Nonlinear dynamic analysis of porous eccentrically stiffened double curved shallow auxetic shells in thermal environments

Abstract

In this paper, an analytical approach is proposed to investigate the nonlinear dynamic analysis of porous eccentrically stiffened (PES) double curved shallow auxetic shells with negative Poisson’s ratio (NPR) subjected to blast, mechanical and thermal loads resting on Visco-Pasternak foundation model. The three-layer double curved shallow shell consists of auxetic honeycombs core layer with NPR integrated, isotropic homogeneous materials at the top and bottom of surfaces. Besides, the outer surfaces of the system reinforced by PES are made of functionally graded materials (FGM) and auxetic shells are placed in thermal environments. Combining with the first-order shear deformation theory and Von-Karman strains, governing equations for nonlinear dynamic response of PES double curved shallow auxetic shells in thermal environments are derived.
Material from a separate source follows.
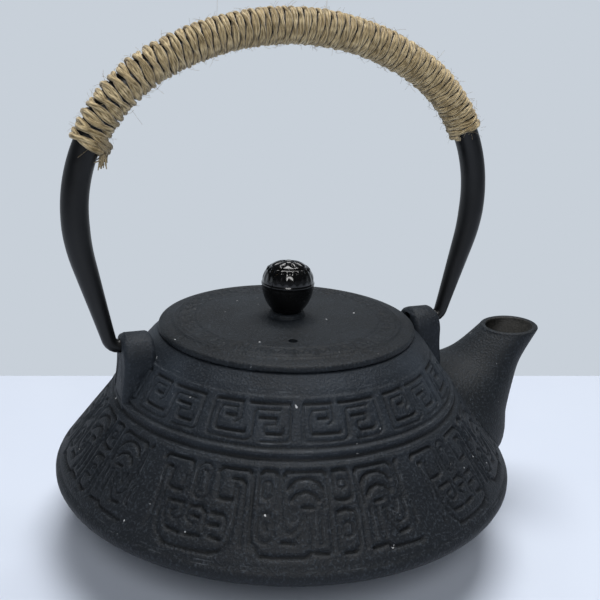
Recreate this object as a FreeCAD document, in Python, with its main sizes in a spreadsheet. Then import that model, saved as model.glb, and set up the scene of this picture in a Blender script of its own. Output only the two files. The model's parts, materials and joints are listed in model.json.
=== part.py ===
"""Cast-iron teapot with a jute-wound bail handle, a knobbed lid and a steel infuser.

Frame: millimetres, +Z up, origin at the centre of the foot on the resting surface.
The spout points along +X and the bail handle's arch lies in the XZ plane at rest.
"""
import FreeCAD, Part
import math
import os
import Sketcher

Vector = FreeCAD.Vector
ORIGIN_POINT = (-1, 1)
X_AXIS = -1
Y_AXIS = -2
START = 1
END = 2
CENTRE = 3
MATCH = 0.01

document = FreeCAD.newDocument("teapot")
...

Then, the stress function and Galerkin methods are proposed to obtain the result equations: fundamental frequency, dynamic response, and frequency–amplitude relation. Compared with the published literature, the feasibility and accuracy of the proposed analysis approach are validated. Finally, the effects of stiffeners, Poisson’s ratio, cell inclined angle, mechanical, thermal and blast loads, elastic foundations, boundary conditions, geometrical parameters of auxetic honeycombs core and shell on the nonlinear dynamic response of PES double curved shallow auxetic shells in thermal environments are also carried out in the paper.